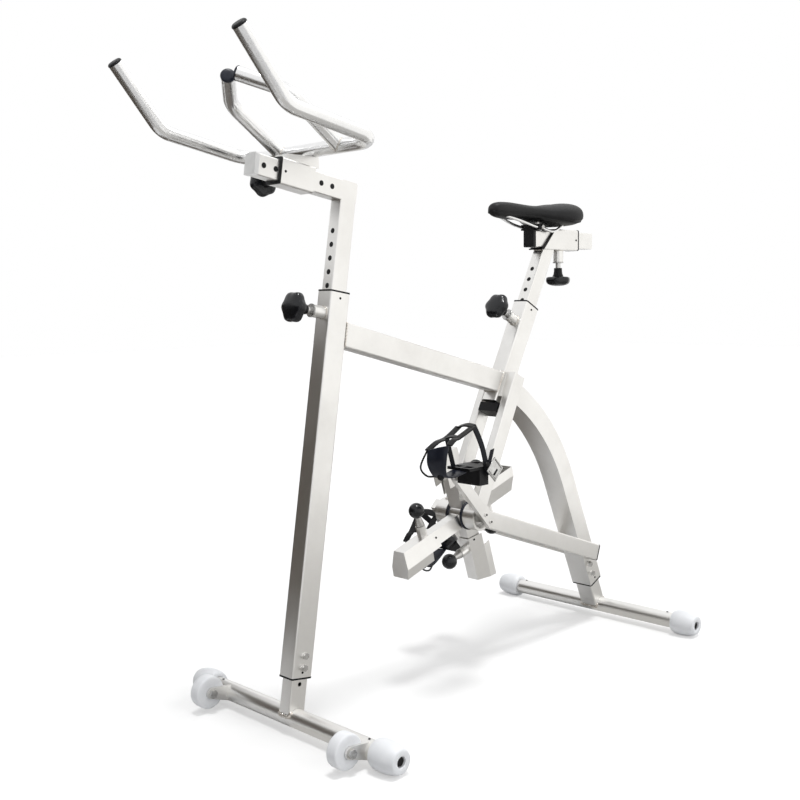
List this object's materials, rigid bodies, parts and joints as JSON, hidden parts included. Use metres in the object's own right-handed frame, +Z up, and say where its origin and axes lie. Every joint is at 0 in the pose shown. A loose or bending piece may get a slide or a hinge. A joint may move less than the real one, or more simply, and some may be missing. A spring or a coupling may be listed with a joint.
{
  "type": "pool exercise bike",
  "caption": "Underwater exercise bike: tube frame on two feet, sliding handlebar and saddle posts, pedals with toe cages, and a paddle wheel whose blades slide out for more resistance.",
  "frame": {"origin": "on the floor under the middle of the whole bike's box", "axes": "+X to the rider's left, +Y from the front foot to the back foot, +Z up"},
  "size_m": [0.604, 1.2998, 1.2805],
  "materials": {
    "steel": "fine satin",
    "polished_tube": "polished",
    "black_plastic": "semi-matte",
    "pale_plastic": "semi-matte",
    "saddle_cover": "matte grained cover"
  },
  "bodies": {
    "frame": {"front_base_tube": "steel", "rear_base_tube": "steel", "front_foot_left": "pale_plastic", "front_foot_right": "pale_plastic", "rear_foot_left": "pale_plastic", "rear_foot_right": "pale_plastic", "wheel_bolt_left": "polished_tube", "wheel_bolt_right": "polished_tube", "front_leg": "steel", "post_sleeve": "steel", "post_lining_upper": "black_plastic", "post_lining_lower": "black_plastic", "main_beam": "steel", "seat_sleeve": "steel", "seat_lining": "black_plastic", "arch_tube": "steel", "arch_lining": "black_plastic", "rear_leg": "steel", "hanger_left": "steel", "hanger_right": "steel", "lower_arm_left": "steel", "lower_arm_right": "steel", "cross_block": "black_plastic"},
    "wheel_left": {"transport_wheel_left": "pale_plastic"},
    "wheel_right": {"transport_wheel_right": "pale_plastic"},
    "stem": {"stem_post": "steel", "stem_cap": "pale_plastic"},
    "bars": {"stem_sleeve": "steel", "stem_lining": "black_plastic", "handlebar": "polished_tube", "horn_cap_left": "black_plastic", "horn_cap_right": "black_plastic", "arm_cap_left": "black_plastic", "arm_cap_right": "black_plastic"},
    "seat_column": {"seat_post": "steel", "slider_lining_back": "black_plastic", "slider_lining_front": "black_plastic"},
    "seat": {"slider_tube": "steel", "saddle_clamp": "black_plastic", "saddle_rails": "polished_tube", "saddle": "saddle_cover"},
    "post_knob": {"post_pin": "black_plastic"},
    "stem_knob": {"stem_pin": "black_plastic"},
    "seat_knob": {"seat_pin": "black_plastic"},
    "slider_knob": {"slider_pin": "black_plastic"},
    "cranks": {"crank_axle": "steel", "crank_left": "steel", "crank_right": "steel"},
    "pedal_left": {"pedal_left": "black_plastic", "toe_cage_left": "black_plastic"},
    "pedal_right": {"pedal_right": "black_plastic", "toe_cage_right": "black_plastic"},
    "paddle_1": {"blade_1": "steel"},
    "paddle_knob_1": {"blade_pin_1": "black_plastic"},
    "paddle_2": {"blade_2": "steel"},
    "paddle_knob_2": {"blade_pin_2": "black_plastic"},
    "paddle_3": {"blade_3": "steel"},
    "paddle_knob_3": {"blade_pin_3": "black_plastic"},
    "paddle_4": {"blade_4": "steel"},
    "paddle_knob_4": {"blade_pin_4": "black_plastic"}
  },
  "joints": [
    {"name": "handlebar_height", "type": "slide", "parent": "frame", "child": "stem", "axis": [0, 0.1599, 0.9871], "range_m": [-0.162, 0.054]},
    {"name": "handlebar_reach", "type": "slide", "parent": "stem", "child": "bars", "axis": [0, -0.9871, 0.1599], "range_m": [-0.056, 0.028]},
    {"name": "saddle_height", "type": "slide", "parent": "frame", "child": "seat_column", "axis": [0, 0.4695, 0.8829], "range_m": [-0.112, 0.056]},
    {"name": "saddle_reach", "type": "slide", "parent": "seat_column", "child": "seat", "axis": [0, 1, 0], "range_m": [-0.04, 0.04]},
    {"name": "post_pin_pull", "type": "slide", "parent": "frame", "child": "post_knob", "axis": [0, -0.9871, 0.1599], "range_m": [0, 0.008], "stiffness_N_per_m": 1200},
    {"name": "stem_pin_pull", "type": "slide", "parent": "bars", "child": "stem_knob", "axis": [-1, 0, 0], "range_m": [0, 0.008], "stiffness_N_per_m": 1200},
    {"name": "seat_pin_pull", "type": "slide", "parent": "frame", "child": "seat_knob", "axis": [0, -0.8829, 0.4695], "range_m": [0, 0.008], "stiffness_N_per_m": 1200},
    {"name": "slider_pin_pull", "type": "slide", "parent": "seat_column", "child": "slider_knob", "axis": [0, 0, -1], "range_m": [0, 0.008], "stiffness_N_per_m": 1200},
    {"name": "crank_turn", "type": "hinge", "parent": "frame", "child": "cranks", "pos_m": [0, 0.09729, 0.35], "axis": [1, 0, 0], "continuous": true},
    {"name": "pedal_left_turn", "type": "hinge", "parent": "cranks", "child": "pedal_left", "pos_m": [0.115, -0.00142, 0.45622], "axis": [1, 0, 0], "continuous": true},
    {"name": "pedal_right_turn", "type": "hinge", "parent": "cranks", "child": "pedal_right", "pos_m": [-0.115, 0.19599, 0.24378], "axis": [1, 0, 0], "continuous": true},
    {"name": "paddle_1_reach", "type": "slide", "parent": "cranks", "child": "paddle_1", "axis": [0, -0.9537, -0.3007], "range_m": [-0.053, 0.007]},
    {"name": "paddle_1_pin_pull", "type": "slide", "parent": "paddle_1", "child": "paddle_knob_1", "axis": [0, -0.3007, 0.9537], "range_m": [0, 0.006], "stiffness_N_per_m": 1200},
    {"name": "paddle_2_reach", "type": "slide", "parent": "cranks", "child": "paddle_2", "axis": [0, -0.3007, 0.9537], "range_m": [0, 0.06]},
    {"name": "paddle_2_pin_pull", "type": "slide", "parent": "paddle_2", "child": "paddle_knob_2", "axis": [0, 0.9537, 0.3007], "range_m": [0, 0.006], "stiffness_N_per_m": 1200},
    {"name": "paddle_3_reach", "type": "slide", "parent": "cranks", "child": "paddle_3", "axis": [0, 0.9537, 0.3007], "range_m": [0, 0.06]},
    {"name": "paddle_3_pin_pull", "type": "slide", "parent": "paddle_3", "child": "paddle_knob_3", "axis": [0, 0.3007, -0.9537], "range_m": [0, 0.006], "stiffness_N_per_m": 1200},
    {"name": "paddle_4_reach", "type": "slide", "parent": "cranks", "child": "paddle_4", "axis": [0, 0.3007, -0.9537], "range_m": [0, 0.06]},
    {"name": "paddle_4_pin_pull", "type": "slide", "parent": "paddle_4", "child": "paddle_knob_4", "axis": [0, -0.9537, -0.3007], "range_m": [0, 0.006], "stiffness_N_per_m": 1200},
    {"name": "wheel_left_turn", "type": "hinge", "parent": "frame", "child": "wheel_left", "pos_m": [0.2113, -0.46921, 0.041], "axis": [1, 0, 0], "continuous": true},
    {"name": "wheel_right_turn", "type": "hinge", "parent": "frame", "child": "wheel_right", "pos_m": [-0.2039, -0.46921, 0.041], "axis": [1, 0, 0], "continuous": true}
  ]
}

——

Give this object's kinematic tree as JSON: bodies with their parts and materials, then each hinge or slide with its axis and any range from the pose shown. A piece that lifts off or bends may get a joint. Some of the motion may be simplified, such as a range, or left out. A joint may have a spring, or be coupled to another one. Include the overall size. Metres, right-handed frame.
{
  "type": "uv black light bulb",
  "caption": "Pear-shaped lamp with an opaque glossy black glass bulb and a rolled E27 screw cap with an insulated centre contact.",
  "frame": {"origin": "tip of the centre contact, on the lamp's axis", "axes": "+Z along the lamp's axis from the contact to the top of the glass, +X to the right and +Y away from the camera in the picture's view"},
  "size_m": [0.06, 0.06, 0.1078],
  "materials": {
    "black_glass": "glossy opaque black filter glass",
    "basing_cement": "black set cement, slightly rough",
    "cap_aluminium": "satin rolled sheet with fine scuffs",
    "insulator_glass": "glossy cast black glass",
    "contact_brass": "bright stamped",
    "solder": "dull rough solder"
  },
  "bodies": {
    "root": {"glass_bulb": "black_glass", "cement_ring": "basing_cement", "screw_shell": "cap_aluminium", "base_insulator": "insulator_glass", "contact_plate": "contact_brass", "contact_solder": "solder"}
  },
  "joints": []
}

——

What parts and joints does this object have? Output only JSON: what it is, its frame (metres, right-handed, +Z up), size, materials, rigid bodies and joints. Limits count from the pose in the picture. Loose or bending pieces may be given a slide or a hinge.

——

## TASK PROMPT:
Find the lines above that include the string "object" and copy them.

## ANSWER FOR THIS EXERCISE:
List this object's materials, rigid bodies, parts and joints as JSON, hidden parts included. Use metres in the object's own right-handed frame, +Z up, and say where its origin and axes lie. Every joint is at 0 in the pose shown. A loose or bending piece may get a slide or a hinge. A joint may move less than the real one, or more simply, and some may be missing. A spring or a coupling may be listed with a joint.
Give this object's kinematic tree as JSON: bodies with their parts and materials, then each hinge or slide with its axis and any range from the pose shown. A piece that lifts off or bends may get a joint. Some of the motion may be simplified, such as a range, or left out. A joint may have a spring, or be coupled to another one. Include the overall size. Metres, right-handed frame.
What parts and joints does this object have? Output only JSON: what it is, its frame (metres, right-handed, +Z up), size, materials, rigid bodies and joints. Limits count from the pose in the picture. Loose or bending pieces may be given a slide or a hinge.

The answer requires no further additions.